I have chosen to record the piece as written. I recognize the audience has changed.



August 15, 1930-February 9, 2011


The obituary reminds us she had an extensive career in nursing, and retired as Director of Nursing. She belonged to the Board of Governors for Sault College for six years, two as Chair. She later chaired, for two years, the Council of Governors of the Association of Colleges and Applied Arts Technology of Ontario1—and had numerous other involvements besides these. She belonged to St. Gregory's Parish for many years, where she took an active role on numerous committees, sewed bibs for baptisms, and played the church organ. I could go on, but you could read the obituary. These things tell you a good deal about our mother, but as positively and accurately as they reflect her character, they don't tell you who she was. I don't know that I'll accomplish that, either, but I'd like to try.

Some time in my childhood, the tv advertised A Tree Grows in Brooklyn.2 Mom told me it had been her favorite movie when she was a girl. I cannot recall if she got to see it again on that occasion; I know I didn't. Watching a tree grow didn't sound very exciting. I didn't see the film myself until just a few years ago.

Doreen would have been fourteen when it played the theaters. The story concerns a young girl from a working-class neighbourhood whose family often struggles to make ends meet. The girl dreams of making her mark in the world. She has the support of her family, she works hard, she attends a well-regarded high school despite the fact that some of her classmates do not regard too highly the neighbourhood she comes from, and she never stops dreaming. Rounding out the story we have a love-match, a good match, but one not everyone approves. At the film's end, she sees that a tree she thought would die has started to grow towards the sky again. We understand that she will overcome whatever hardships she may find.

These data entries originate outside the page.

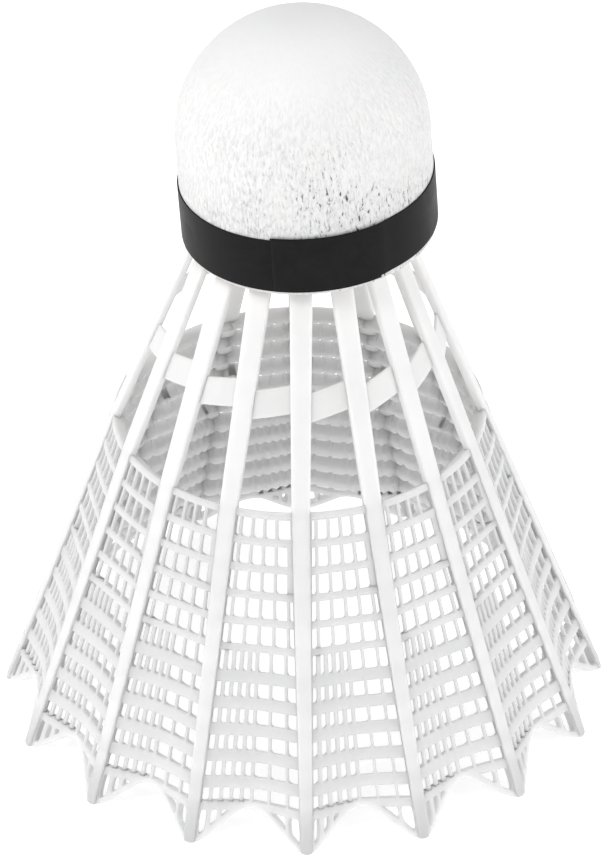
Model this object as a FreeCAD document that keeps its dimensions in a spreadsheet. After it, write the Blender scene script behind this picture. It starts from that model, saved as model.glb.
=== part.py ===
import FreeCAD, Part
import math
import os

import Sketcher

# Badminton shuttlecock with a moulded nylon skirt: head core, cover, tape, collar, ribs, hoop and net.
#
# Frame: millimetres, +Z up. The shuttlecock stands on its sixteen rib tips at Z = 0 with its head up,
# and the skirt's axis is the Z axis. Rib 01 points to -Y, and the numbers run towards +X.

V = FreeCAD.Vector
X_AXIS, Y_AXIS, Z_AXIS = V(1, 0, 0), V(0, 1, 0), V(0, 0, 1)

doc = FreeCAD.newDocument("shuttlecock")


# ---------------------------------------------------------------- driving dimensions

DIMENSIONS = {
    # skirt outline: the outer face of a rib, from its tip over the net's top edge to the neck
    "rib_count": 16,
    "rim_radius": 32.4,
    "net_top_radius": 19.66,
    "net_top_height": 34.67,
    "rib_end_radius": 10.5,
    "rib_end_height": 58.0,
    # the necks of the ribs stand off the axis towards +X
    "neck_shift": 0.45,
    # rib section, width along the rim and depth towards the axis
    "tip_width": 1.05,
    "net_rib_width": 1.95,
    "neck_rib_width": 2.4,
    "tip_depth": 0.9,
    "net_rib_depth": 1.0,
    "neck_rib_depth": 1.05,
    # net: pleated between two ribs, with an arch in its lower edge and a round lobe at each rib. Its
    # level bars reach inwards past the strands
    "net_thickness": 1.25,
    "strand_thickness": 0.6,
    "net_setback": 0.1,
    "pleat_ratio": 0.955,
    "arch_height": 3.75,
    "arch_radius": 2.2,
    "lobe_radius": 2.2,
    "rim_bead": 0.7,
    "bar_pitch": 2.76,
    "bar_count": 12,
    "upper_rows": 5,
    "upper_bar": 0.7,
    "lower_bar": 1.2,
    "last_bar": 0.85,
    "strand": 0.3,
    "narrow_strand": 0.5,
    "narrowest_cell": 0.3,
    # upright strands: spaced from one rib in the upper rows; below them close ones to the left of the
    # panel's middle, and wide cells at shares of the half width to its right
    "strand_start": 0.62,
    "start_growth": 0.06,
    "strand_pitch": 1.27,
    "pitch_growth": 0.068,
    "narrow_cells": 5,
    "wide_share": 0.345,
    "second_share": 0.725,
    # hoop: one slanting ribbon from each rib to the next
    "hoop_height": 2.8,
    "hoop_thickness": 0.35,
    "hoop_base": 43.0,
    "hoop_rise": 1.2,
    "hoop_drop": 0.2,
    "hoop_setback": 0.32,
    # head: glued on slightly askew, so it leans towards -X about its seat
    "head_shift": 1.5,
    "head_lean": 3.0,
    "seat_height": 56.6,
    "head_radius": 13.15,
    "cover_thickness": 0.5,
    "head_straight": 11.6,
    # collar: flange under the head with a sleeve in the core's ring groove
    "flange_radius": 12.2,
    "flange_thickness": 0.4,
    "sleeve_outer": 9.6,
    "sleeve_inner": 8.6,
    "sleeve_length": 6.0,
    # tape round the head's lower edge, with its end lapped over its start
    "tape_offset": 0.45,
    "tape_width": 6.1,
    "tape_thickness": 0.15,
    "lap_start": 253.6,
    "lap_angle": 49.2,
    "lap_lift": 0.35,
}

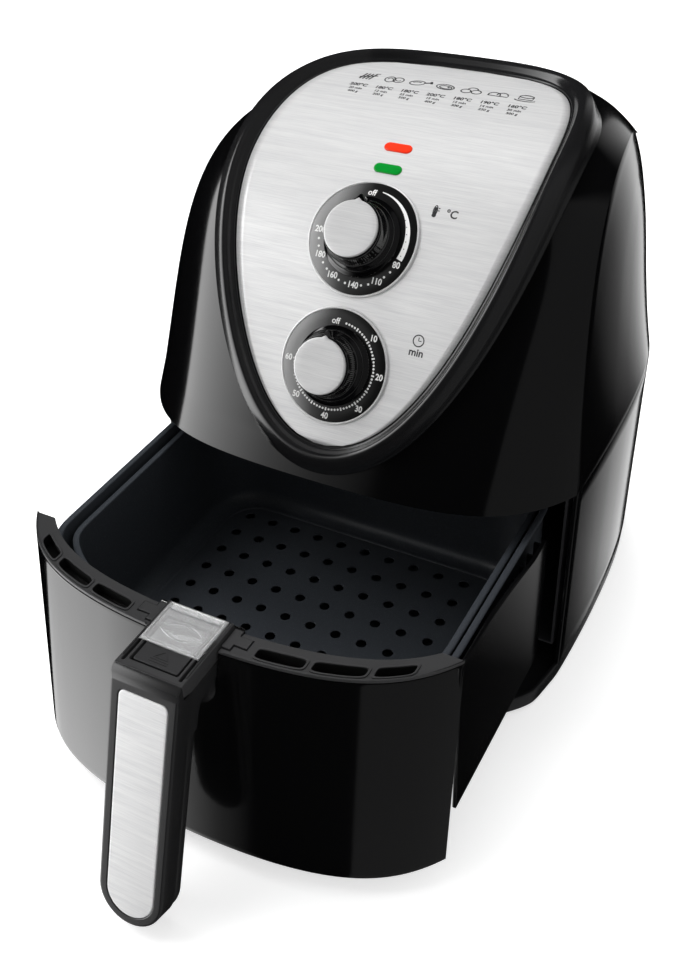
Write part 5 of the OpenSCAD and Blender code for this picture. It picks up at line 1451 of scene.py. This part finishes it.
skirt_out = np.array([(17.4, 159.0), (18.4, 159.0), (18.55, 159.2), (18.55, 161.7), (18.45, 162.1),
                      (18.15, 162.3)])
skirt_in = np.array([(17.25, 159.2), (17.25, 161.2), (17.0, 161.45), (16.6, 161.5)])
top_line = np.stack([np.linspace(17.9, -17.9, 121), np.full(121, GUARD_TOP_Z)], -1)
under_line = np.stack([np.linspace(-16.4, 16.4, 7), np.full(7, 161.5)], -1)
guard_profile = np.concatenate([
    skirt_out, top_line, skirt_out[::-1] * [-1, 1], skirt_in * [-1, 1], under_line, skirt_in[::-1],
])
edge_steps = np.array([0, 0.15, 0.45])
guard_y = np.concatenate([GUARD_Y[0] + edge_steps, np.linspace(GUARD_Y[0] + 0.8, GUARD_Y[1] - 0.8, 101),
                          GUARD_Y[1] - edge_steps[::-1]])
from_end = np.minimum(guard_y - GUARD_Y[0], GUARD_Y[1] - guard_y)
draw_in = np.interp(from_end, [0, 0.15, 0.45, 0.8], [0.35, 0.12, 0.02, 0])
guard_x, guard_z = guard_profile.T
guard_rows = np.stack(np.broadcast_arrays(guard_x, guard_y[:, None], guard_z), -1)
on_top = guard_z > GUARD_TOP_Z - 0.01
over_arm = guard_y < GUARD_Y[0] + 7.5
guard_rows[over_arm, :, 2] = np.maximum(guard_rows[over_arm, :, 2], GUARD_CLEAR_Z)
top_x, top_y = guard_rows[:, on_top, 0], guard_rows[:, on_top, 1]
guard_rows[:, on_top, 2] += guard_relief(top_x, top_y) - draw_in[:, None]
CLEAR_PLASTIC = clear_plastic()
ledge = plate([box_loop(-15.5, 15.5, GUARD_Y[1] - 5.4, GUARD_Y[1] - 3.0, 0.8)], 162.2, 163.2, 0.4)
make_pulled("clear_guard", [capped(guard_rows), ledge], CLEAR_PLASTIC, "button_guard", "clear_plastic",
            "button_guard", 35)
guard_mark = stroke(np.array([(-3.2, 20.4), (0, 24.4), (3.2, 20.4)]) + [0, GUARD_Y[0]], 0.7, True, MARK_RISE)
make_pulled("clear_guard_mark", [moved(guard_mark, 0, 0, GUARD_TOP_Z - 0.02)], CLEAR_PLASTIC, "button_guard",
            "clear_plastic", "button_guard", crisp=None)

Many differences may be found between the life of our mother and the life of the film's fictional heroine, but I see why she identified with her.

Because we know, at times, her mother and father had to struggle to make ends meet. We know, at times, she encountered prejudice in high school from people who believed themselves better-heeled. And we know that at the time of her marriage, some people believed—for reasons of culture and religion—she had not found a good match. I don't need to tell this crowd how entirely wrong those individuals were about the people she came from and the man she married.

You also must know that anyone who ever doubted that Doreen would accomplish what she set her mind to accomplishing also erred in their judgment.

She succeeded in her career, she served her God, and she loved her family.

She brought love and authenticity to everything she did. Whether you knew her as a grandmother who baked cookies and cooked turkey, a nurse who administered aid, the friend who lent a concerned ear, the mother who told you to wear a sweater because she was cold, or the Chair of the Association of Governors who spoke before the Premier, you got Doreen. And, as my wife says, she put her hands where her heart and words were. You may have received best wishes from Doreen, but that's rarely all you received. She loved, and where she loved, she acted. I won't give you an example, because if you're hearing this, you have one of your own.

If you take comfort in the belief in an afterlife or you if just take stock of the effects of Doreen's life—you will see that the tree continues to grow. We are poorer for her absence—an absence which, because of the disease that afflicted her final years, we have felt for some time—but we are so much richer for having known her. As we inscribed on our father's gravestone, so can we say of our mother: she is too well loved to be forgotten.

Thank you, mom.

Your work is done.

May you rest in peace.




1. The governing body now has a different name.

2. Adapted from the novel by Betty Smith. The novel covers a considerable greater period of history than the few months depicted in the film.

3. (There is no third footnote) After the funeral, I had a fascinating conversation with my great uncle, who is 99. He recalls holding her as a newborn and comments with melancholy that he's "here at the end."